Yes, I got top grades in sciences but I was wrong to conclude therefrom that I will become a top scientist. I got poor grades in humanities but I was wrong to conclude therefrom that I couldn’t work in a humanities-derived profession. I made the wrong conclusions, and will have to live with them until the end of my Chemistry AS.
If I had heeded my English teacher’s advice when it was given, and revised properly for the humanities exams, I would have done terrifically in the exams for English Literature, Latin, and possibly even Geography. I would have thought myself more of a Classicist than a scientist when I was choosing A-levels, and I therefore would have probably chosen English Language instead of Chemistry.
I should probably stop pitying myself. Hindsight is useful only for providing foresight. Remembering the past is only useful for anticipating the future. Self-pity is useful only for jump-starting self-improvement. I can start by probing whether things I’ve agreed to (such as Chemistry was) are actually what I want. That will slowly lead to self-improvement, and adaptation to the environments and responsibilities time assigns me. That is growing-up.
Feb 08 Fri
Tonight was the final performance from Jigsaw, the drama-group I help out at, the drama-group that you may have thought I’d neglected, from recent articles. That isn’t true.
As assistant director, I’m really pleased that it paid off, my gamble in making one of the characters a casino-frequenter; and it induced loud guffaws, my joke about putting on a poker face in case of going gaga for a lady. As a lyricist, I can relate that it was well received, my assortment of singable words, and well arranged and sung too!
As for my poster advertisement, it’s been complimented, and complemented by the programme, which I also designed, without creating its text, logos, and two company photos.
One elderly lady remarked that it was the first programme she could read without glasses.
Now I feel all warm inside, like a vein’s burst.
As an aside, the type-face of Trebuchet MS and the text-size of 14pt is also what I use for most of Duncan’s Childhood Blog. That might not be true now. Not that I’m expecting this to be read by any elderly lady other than my mother. But on with the show.
Another viewer said it was the most professional-looking programme Jigsaw had yet produced. Jigsaw quite rightly prides itself on its professionalism despite the youth of its members, and it’s such professionalism (along with a willingness to let me write the lyrics, design the poster, direct the cast!) that makes me glad that I am able and willing to be a part of this family, a component of this community, a piece of Jigsaw.

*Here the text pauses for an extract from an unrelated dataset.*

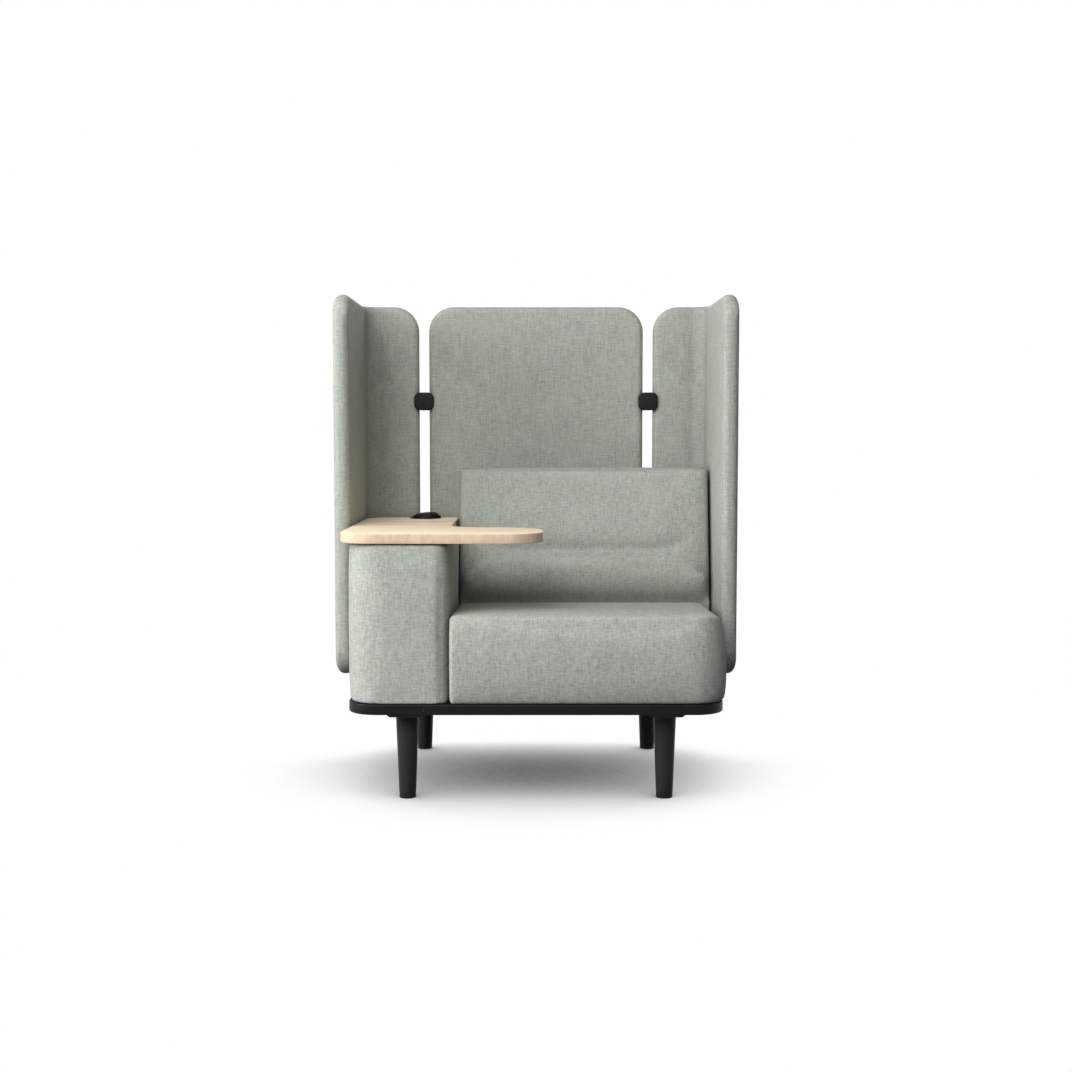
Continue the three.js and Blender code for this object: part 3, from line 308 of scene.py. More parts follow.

It’s too late to see “Ghosts of the City”, but Jigsaw and I will be back next year with another enthralling narrative, after participating in the equally enthralling Chester Mystery Plays. Do come!
Note from March 2014 - I wasn’t actually in the Mysteries’ 2013 cycle as I wanted to nail my AS exams. Jigsaw members however were: I saw the plays twice and was very impressed, as I was this year with Jigsaw’s very own piece “The Firebird” (see my “Words and ‘The Firebird’” series on this blog). And I will be acting myself in April 2014, as part of Jigsaw’s sister group Quartz, producing “Masque”, the last play I’m physically in until uni. Before uni though, after Easter, I have another Jigsaw project which I’ll be AD-ing and lyricising, for possibly the last time ever. And I have A-levels to complete and something else to complete and my entire secondary school experience to complete... What could possibly go wrong? A lot, but little will. I’m now confident I can do this, with a little will.